Hawkish FedSpeak & Recession Fears Spoil The 'Cool' CPI Party
A busy-ish day for macro with cooler-than-expected inflation (but under the hood not so great), hawkish FedSpeak (more work to do, job's not done yet), and 'meh' FOMC Minutes (mild recession coming).
As a reminder, US macro data has been serially underwhelming since the last FOMC meeting...
1030ET Richmond Fed's Barkin said policymakers still have more work to do to tame prices after fresh data Wednesday showed inflation remained well above the Fed’s 2% target.
“I certainly think we are past peak on inflation, but we still have a ways to go,” Barkin said in a CNBC interview from Roanoke, Virginia, where the bank was hosting a conference. Barkin said he sees signs that demand is cooling, but said he was wary of declaring victory on inflation too soon, and noted that prices excluding food and energy were still too high.
“There’s still more to do I think to get core inflation back down to where we’d like it to be,” he said, but he stopped short of saying whether he would support a rate hike at the Fed’s May 2-3 policy meeting.
1200ET SF Fed's Daly was more hawkish:
“Looking ahead, there are good reasons to think that policy may have to tighten more to bring inflation down,” Daly said Wednesday in prepared remarks for an event at the Salt Lake Chamber in Utah.
1400ET The FOMC Minutes did not offer too much new insight aside from admitting that staff expect a mild recession this year - stocks initially ignored it, bonds and gold rallied modestly on the Minutes. Then stocks caught on to the recession headlines and tumbled, helped by hawkish comments from French central bank chief Villeroy:
“We may possibly still have a little way to go on rate hikes at our next meetings."

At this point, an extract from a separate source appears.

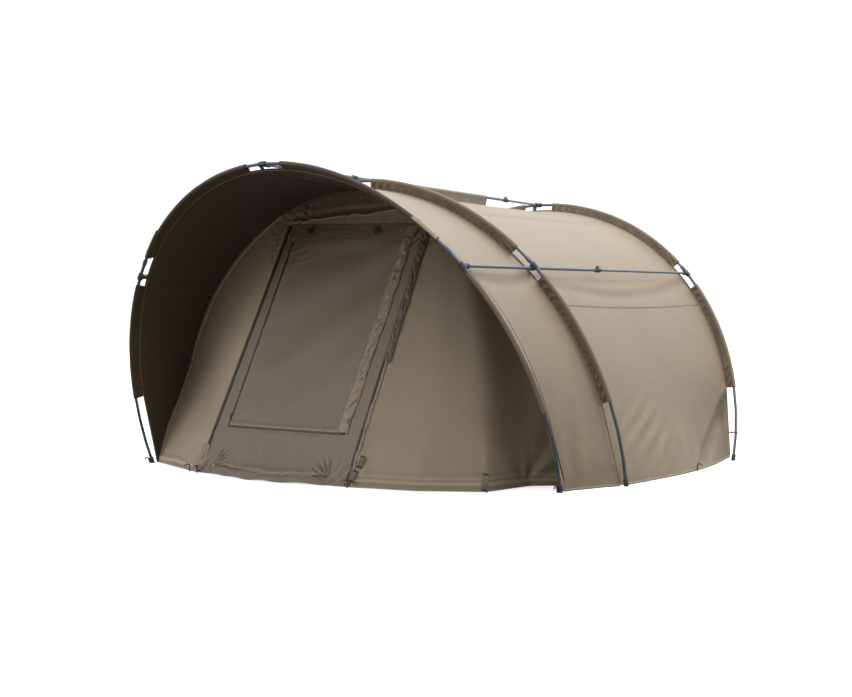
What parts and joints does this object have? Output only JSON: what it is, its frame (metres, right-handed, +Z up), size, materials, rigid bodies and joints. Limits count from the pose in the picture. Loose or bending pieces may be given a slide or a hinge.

Villeroy cautioned that the growth in core prices – which excludes energy and food costs – “remains strong and is proving sticky.”
Nasdaq was the day's biggest loser while The Dow was the least ugly horse in the glue factory...
0DTE traders tried to ignite some upside momentum at the cash open after CPI's spike had faded. They also tried again on the FOMC Minutes (but that quickly reversed and dragged the market to its lows)....
After all that chaos, rate-hike odds for May were - drum roll please - unchanged at around 75% of a 25bps hike...
Source: Bloomberg
Treasuries were volatile and ended the day mixed with the long-end underperforming. Yields tumbled on the CPI print, jumped on the weak auction and the faded, accelerating on the recession warning from the Minutes. By the close 2Y Yields were down 5bps while the long-end was up 2bps...
Source: Bloomberg
An ugly 10Y auction took yields to the highs of the day, but the 'r word' in the FOMC Minutes dragged yields back down. The 2y yield ended back below 4.00%...
Source: Bloomberg
The dollar dived on the CPI print (dovish) and ignored the rest of the hawkish comments...
Source: Bloomberg
Bitcoin spiked up to within a tick of $30,500 on the CPI print then drifted back below $30,000...
Source: Bloomberg
Ethereum managed to get back above $1900...
Source: Bloomberg
Oil prices surged today (after CPI and inventory data), with WTI breaking out above $83 - its highest since Nov '22...
Source: Bloomberg
Gold was a little more chaotic today, with overnight gains fading into CPI... then spiking on CPI (before tumbling back)... and then re-rallying with futures back above $2030...
Finally, we note today's action in gold and oil reminded us that investors had - until recently - dusted off a classic recession play...
Source: Bloomberg
As Bloomberg's Ven Ram noted earlier, the ratio between gold and oil has surged to almost 24 from average levels of around 17 that have prevailed since the start of the millennium. Gains in bullion tend to far outstrip increases in oil prices during the onset of a recession. That’s because investors position themselves for the Federal Reserve to cut interest rates, after a long period of expansion when they would have been typically focused on the inflationary impulse stemming from higher energy prices.
But that recent reversal may suggest recession fears are easing a smidge (or is this a remnant of the 'paper' nature of the contracts used to construct the ratio - rather than the physical gold vs physical oil reality)?
Last month, the spread between high-yield dollar-denominated corporate bonds and those on investment-grade securities widened to levels that have been sufficient to trigger a recession in the past...
Source: Bloomberg
so...maybe The Fed's staff are right after all (but will it be mild?)